AIM:
Copy out precisely the lines beginning at the line that contains "for name, piece" and ending at the line that contains "obj.matrix_world = Matrix.Identity(4)", including both.

[Records with modeling code]
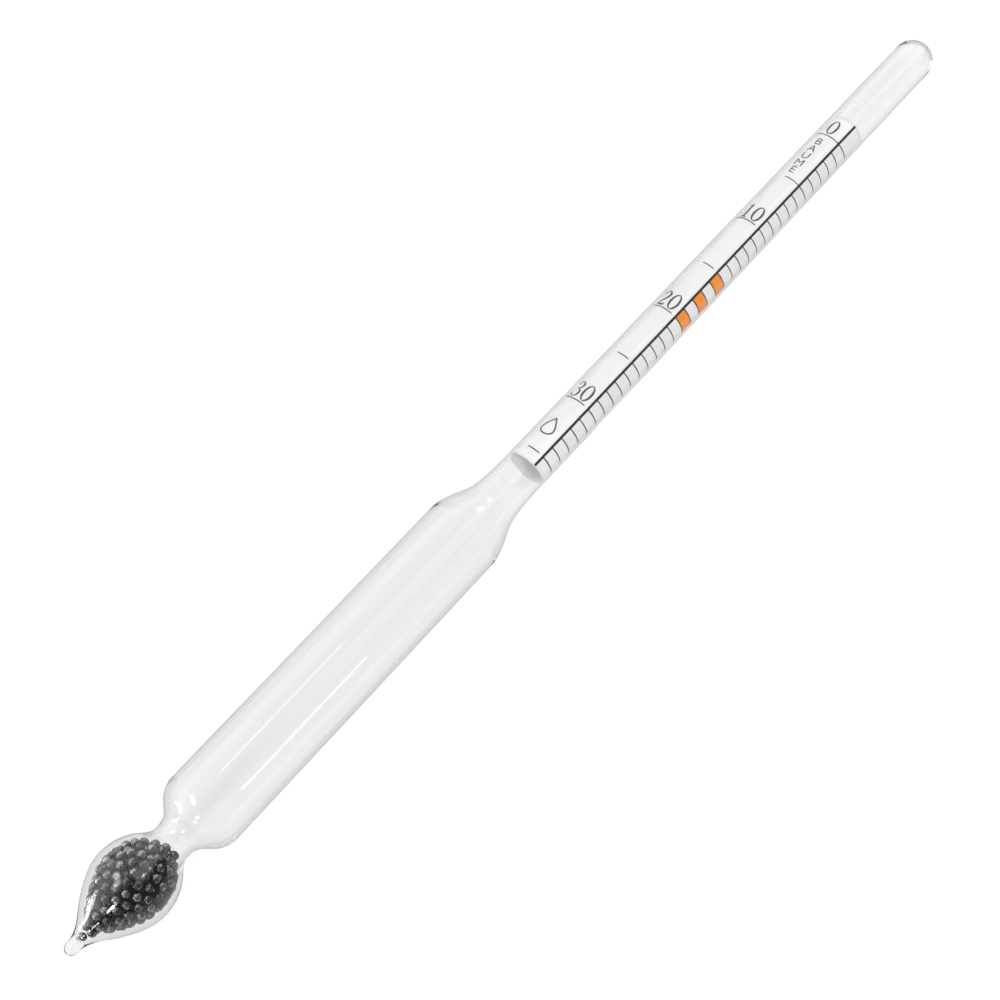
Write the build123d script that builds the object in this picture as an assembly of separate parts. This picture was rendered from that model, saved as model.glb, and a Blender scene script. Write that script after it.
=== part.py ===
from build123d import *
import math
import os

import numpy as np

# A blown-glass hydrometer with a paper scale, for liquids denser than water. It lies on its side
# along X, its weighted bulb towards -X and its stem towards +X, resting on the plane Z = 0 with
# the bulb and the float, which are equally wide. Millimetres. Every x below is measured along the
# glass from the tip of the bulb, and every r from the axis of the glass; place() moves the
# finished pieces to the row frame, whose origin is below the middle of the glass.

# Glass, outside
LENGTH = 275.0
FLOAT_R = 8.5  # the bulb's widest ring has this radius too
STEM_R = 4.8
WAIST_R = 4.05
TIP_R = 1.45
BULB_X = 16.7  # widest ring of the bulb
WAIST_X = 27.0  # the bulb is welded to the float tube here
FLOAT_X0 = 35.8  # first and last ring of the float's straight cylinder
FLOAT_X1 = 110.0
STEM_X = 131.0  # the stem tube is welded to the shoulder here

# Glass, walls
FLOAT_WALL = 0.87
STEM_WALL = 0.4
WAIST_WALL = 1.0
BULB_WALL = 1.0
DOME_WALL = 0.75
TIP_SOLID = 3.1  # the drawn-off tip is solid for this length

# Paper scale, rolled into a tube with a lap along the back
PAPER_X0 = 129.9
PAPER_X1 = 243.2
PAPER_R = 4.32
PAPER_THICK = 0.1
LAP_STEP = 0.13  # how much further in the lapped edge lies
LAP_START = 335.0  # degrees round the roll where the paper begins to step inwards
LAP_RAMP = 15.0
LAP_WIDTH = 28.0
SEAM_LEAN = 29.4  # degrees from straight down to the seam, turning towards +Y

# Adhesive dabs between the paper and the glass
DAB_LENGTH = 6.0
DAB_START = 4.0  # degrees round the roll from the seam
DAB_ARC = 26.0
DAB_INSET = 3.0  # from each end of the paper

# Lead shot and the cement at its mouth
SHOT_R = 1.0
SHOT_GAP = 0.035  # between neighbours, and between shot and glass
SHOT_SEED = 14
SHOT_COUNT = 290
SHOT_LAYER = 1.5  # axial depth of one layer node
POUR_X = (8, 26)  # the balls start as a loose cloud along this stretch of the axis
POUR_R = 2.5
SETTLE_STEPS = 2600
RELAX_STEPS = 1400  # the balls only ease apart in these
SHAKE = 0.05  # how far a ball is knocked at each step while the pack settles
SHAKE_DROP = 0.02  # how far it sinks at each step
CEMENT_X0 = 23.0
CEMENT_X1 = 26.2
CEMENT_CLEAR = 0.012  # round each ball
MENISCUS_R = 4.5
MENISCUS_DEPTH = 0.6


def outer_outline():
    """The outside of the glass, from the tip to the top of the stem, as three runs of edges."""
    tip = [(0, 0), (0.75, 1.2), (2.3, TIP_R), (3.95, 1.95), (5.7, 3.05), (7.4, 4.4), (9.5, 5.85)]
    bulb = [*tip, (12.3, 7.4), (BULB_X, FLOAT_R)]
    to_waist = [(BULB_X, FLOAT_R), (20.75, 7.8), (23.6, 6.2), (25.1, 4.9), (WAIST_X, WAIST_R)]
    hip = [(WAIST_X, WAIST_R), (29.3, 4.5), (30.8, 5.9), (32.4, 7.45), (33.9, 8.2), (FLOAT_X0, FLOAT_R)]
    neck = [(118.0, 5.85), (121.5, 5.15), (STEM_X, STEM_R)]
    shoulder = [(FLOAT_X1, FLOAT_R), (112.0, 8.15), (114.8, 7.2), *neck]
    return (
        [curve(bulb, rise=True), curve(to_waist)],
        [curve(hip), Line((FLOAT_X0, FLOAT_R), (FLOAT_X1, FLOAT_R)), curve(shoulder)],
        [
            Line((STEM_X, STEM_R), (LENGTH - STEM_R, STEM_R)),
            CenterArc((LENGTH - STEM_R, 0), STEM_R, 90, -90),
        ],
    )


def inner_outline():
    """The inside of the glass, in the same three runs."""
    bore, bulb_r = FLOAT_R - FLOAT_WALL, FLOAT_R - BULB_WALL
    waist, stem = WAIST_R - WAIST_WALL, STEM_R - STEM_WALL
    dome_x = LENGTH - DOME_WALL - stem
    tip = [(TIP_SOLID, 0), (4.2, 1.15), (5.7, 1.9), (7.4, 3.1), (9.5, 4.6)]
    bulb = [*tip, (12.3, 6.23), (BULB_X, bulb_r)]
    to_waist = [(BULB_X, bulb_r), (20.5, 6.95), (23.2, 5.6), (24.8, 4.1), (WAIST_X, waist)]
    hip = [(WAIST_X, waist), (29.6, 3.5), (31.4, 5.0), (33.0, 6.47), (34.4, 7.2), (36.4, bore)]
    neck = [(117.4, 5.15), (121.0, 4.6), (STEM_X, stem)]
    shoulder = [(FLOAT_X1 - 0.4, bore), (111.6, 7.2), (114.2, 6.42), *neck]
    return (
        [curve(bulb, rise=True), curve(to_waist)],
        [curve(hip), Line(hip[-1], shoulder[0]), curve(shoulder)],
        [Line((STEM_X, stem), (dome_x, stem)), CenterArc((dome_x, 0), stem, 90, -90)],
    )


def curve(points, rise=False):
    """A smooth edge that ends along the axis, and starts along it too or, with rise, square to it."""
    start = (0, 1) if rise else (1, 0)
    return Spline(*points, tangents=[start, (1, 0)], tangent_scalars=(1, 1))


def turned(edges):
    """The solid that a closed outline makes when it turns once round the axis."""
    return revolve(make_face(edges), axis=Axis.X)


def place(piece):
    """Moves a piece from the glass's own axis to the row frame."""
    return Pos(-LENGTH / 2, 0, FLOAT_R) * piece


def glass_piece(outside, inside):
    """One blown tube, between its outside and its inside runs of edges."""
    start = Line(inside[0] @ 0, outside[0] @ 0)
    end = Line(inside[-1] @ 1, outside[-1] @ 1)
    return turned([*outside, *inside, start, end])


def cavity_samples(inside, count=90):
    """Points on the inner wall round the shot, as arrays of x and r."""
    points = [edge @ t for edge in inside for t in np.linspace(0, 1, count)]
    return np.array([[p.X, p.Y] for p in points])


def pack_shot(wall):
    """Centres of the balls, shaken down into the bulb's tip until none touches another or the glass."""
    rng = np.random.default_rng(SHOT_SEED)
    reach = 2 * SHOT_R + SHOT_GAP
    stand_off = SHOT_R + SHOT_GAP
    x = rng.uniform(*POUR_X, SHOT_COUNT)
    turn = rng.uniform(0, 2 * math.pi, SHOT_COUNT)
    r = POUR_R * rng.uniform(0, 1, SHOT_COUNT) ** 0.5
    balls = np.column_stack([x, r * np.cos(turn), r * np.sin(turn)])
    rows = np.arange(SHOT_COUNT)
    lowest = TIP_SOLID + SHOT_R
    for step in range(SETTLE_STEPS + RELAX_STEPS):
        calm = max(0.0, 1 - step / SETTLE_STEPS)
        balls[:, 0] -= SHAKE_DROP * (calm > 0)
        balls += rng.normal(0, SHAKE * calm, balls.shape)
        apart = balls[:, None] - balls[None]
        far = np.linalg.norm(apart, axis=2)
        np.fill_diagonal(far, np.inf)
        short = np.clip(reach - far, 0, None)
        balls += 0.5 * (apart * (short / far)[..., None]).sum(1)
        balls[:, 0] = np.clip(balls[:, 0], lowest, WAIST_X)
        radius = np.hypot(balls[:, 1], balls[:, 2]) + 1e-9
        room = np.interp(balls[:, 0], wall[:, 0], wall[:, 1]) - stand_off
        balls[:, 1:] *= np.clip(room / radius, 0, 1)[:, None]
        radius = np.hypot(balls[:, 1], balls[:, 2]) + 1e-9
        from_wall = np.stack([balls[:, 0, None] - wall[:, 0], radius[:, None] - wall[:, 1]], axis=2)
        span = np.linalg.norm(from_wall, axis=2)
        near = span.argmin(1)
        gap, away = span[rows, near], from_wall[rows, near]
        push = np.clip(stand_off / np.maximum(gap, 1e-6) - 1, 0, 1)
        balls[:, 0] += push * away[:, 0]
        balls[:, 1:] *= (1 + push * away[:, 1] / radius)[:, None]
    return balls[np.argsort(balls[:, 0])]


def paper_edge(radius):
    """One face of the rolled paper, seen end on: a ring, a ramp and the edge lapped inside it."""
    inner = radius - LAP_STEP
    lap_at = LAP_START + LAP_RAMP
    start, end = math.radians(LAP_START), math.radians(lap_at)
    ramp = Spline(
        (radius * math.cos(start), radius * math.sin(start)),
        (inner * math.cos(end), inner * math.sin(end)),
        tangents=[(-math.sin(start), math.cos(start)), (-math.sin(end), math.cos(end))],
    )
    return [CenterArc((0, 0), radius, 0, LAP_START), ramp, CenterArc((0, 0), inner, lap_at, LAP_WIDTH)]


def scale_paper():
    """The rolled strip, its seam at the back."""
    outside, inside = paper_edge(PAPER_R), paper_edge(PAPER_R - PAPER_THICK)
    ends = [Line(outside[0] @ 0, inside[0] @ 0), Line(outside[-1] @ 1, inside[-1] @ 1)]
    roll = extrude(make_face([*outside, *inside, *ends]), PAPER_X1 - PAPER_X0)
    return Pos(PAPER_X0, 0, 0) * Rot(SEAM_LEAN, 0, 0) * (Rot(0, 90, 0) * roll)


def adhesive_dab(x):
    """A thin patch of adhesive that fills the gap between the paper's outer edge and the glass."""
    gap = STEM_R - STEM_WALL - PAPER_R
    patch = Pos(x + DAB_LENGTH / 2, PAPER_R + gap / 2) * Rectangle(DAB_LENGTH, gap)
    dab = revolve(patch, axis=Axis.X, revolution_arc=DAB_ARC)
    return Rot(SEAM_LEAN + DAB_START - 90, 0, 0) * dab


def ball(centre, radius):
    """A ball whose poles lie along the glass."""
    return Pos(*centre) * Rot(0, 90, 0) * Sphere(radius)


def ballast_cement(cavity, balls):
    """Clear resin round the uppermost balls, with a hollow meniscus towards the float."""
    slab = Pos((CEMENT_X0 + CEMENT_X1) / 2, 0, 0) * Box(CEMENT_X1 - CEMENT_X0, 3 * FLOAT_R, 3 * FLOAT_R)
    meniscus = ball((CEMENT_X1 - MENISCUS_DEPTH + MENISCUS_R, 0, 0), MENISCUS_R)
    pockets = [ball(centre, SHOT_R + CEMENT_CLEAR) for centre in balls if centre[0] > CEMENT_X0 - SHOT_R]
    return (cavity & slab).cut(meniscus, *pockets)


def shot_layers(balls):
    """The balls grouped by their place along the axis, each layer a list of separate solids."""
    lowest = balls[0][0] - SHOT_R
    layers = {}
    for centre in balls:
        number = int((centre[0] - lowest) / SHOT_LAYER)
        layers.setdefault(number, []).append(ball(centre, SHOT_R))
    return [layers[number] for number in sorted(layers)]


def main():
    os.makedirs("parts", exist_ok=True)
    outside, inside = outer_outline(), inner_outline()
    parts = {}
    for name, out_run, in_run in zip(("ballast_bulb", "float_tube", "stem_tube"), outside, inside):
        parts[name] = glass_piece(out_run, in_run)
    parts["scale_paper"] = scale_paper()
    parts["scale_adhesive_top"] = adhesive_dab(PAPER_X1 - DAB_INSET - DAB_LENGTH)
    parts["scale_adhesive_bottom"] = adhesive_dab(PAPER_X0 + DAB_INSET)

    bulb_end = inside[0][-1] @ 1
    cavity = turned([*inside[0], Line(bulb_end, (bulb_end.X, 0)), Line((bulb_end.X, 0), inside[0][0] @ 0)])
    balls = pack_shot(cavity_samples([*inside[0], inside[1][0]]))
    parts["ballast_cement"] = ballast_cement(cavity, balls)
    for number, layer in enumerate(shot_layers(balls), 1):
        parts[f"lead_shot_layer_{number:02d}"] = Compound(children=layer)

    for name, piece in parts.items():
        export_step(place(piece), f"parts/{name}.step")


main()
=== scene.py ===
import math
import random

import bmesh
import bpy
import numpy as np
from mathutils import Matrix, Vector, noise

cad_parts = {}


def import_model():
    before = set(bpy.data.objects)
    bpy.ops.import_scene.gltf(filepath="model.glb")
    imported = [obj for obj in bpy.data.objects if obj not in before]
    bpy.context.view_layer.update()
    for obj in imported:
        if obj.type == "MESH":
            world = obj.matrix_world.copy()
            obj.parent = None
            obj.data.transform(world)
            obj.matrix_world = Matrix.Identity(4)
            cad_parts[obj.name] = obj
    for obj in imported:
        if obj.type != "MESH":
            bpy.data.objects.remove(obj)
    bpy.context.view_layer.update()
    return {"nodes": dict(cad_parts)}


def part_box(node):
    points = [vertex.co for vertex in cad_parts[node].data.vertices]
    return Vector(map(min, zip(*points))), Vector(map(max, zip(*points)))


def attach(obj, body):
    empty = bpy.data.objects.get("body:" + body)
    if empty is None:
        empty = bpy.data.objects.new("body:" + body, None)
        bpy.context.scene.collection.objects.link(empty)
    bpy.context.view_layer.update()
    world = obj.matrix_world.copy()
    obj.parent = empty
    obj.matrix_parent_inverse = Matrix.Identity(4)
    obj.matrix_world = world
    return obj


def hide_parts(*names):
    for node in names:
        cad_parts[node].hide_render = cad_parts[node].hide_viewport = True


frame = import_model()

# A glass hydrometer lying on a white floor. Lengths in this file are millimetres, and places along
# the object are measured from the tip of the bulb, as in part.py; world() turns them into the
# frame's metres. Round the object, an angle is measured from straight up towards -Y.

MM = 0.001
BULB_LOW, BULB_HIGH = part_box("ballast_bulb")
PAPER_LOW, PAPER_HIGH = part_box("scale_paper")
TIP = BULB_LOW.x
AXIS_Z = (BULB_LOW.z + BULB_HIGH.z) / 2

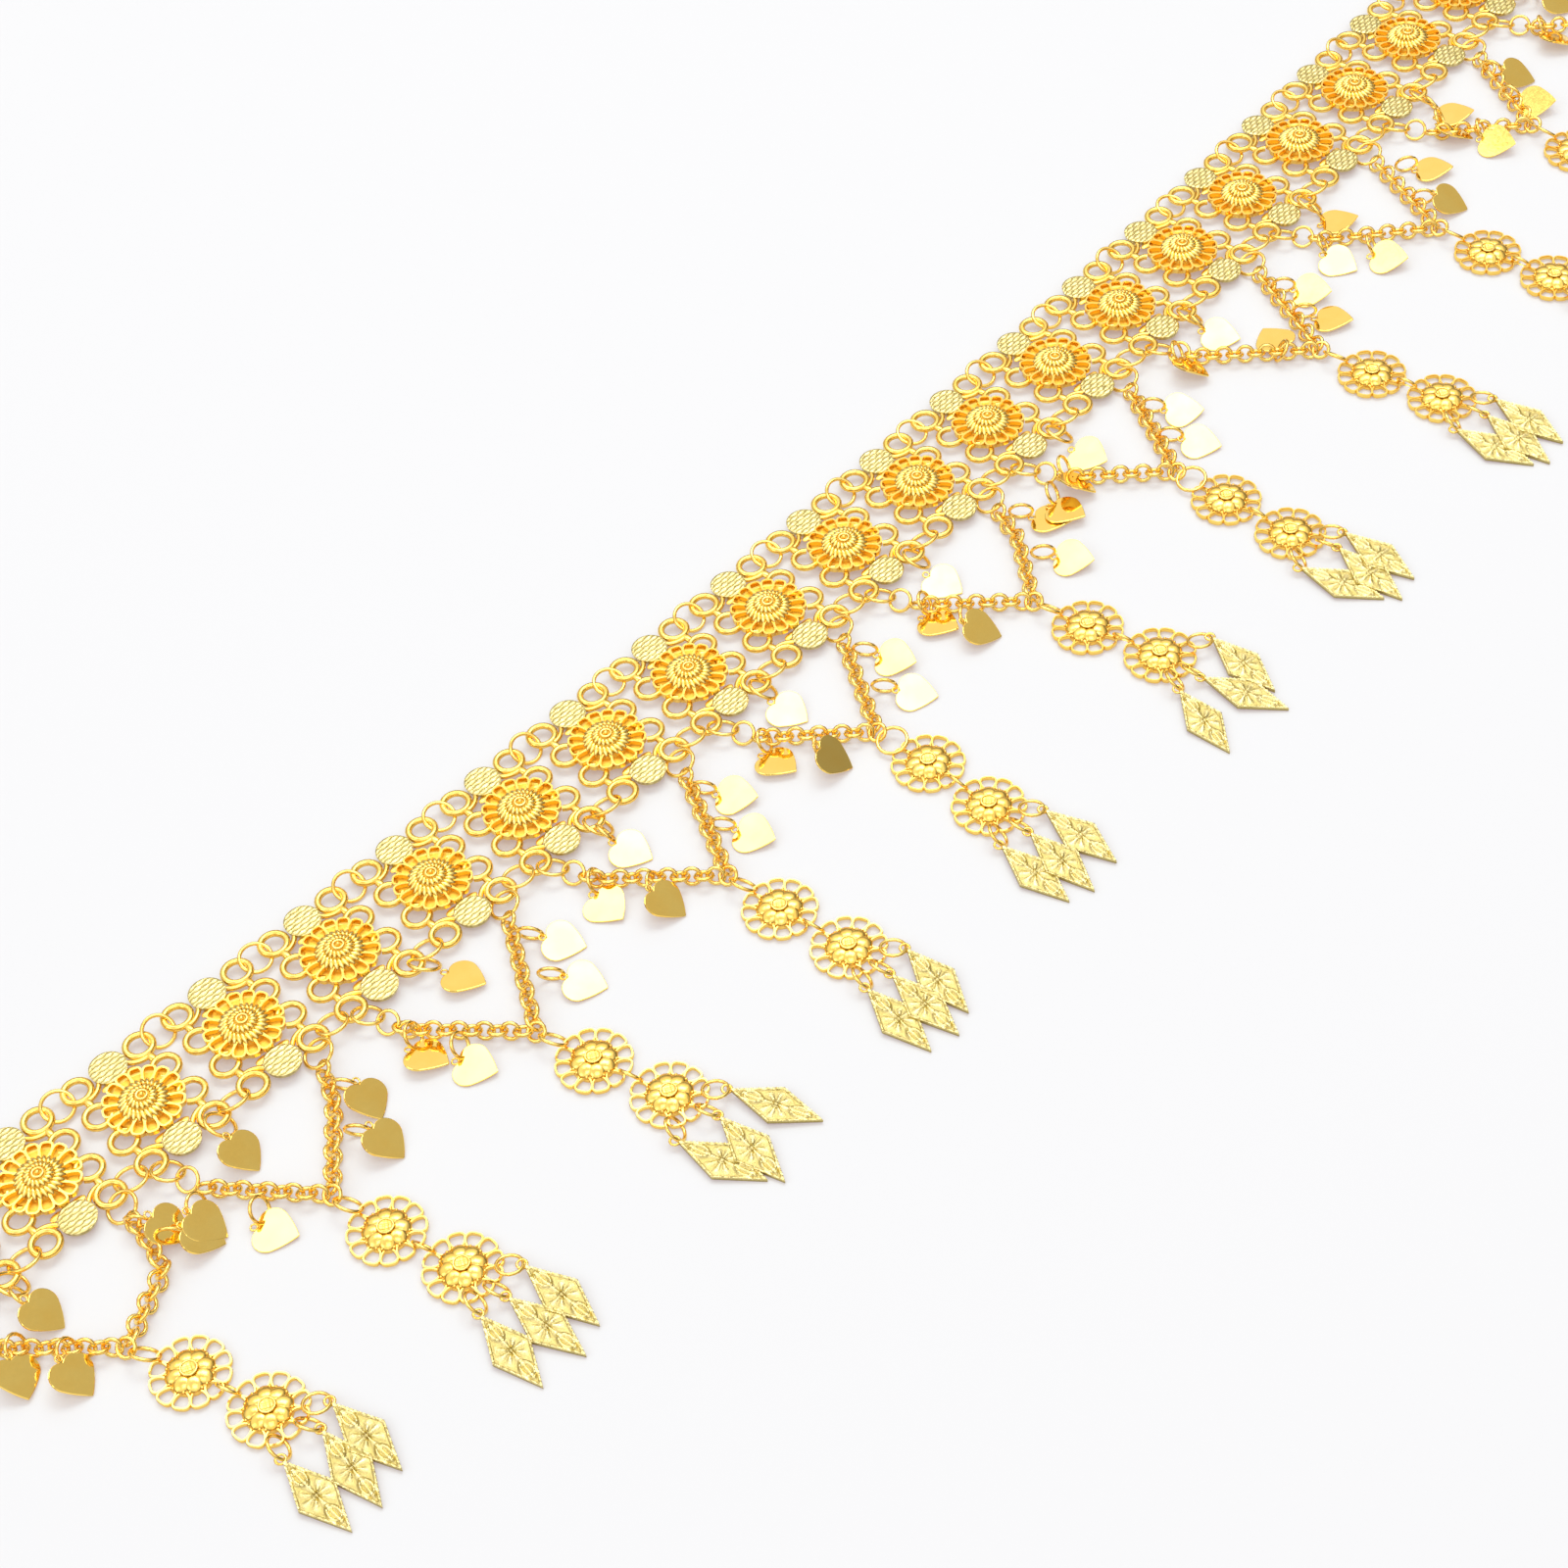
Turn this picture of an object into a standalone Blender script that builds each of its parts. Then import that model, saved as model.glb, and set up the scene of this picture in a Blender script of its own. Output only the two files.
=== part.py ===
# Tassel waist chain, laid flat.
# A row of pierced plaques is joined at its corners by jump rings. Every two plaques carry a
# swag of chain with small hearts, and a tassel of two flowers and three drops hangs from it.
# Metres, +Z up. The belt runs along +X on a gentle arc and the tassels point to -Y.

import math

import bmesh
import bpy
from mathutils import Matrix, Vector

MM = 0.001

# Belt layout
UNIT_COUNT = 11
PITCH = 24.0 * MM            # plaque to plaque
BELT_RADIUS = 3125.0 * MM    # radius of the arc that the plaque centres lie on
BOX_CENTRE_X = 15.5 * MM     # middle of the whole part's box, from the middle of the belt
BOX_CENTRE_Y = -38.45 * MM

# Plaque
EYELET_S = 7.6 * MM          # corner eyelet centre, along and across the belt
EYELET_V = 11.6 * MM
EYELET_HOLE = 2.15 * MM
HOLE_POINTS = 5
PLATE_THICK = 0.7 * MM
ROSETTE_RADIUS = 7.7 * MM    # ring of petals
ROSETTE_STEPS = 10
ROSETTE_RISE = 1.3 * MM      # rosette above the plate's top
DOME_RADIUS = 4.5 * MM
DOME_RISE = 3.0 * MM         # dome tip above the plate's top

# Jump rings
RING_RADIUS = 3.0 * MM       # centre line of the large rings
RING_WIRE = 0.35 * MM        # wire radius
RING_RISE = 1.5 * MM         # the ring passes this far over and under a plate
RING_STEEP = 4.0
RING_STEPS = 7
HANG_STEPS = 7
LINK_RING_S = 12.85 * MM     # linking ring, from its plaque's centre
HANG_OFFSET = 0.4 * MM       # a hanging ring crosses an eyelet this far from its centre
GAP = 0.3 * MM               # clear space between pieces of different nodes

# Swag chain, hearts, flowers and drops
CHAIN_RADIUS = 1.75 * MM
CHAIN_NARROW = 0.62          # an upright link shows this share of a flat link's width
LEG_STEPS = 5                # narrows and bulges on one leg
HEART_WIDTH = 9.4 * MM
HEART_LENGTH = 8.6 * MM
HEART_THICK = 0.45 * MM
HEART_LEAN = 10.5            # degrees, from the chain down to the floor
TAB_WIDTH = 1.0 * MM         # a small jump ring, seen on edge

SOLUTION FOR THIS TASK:
    for name, piece in parts.items():
        export_step(place(piece), f"parts/{name}.step")


main()
=== scene.py ===
import math
import random

import bmesh
import bpy
import numpy as np
from mathutils import Matrix, Vector, noise

cad_parts = {}


def import_model():
    before = set(bpy.data.objects)
    bpy.ops.import_scene.gltf(filepath="model.glb")
    imported = [obj for obj in bpy.data.objects if obj not in before]
    bpy.context.view_layer.update()
    for obj in imported:
        if obj.type == "MESH":
            world = obj.matrix_world.copy()
            obj.parent = None
            obj.data.transform(world)
            obj.matrix_world = Matrix.Identity(4)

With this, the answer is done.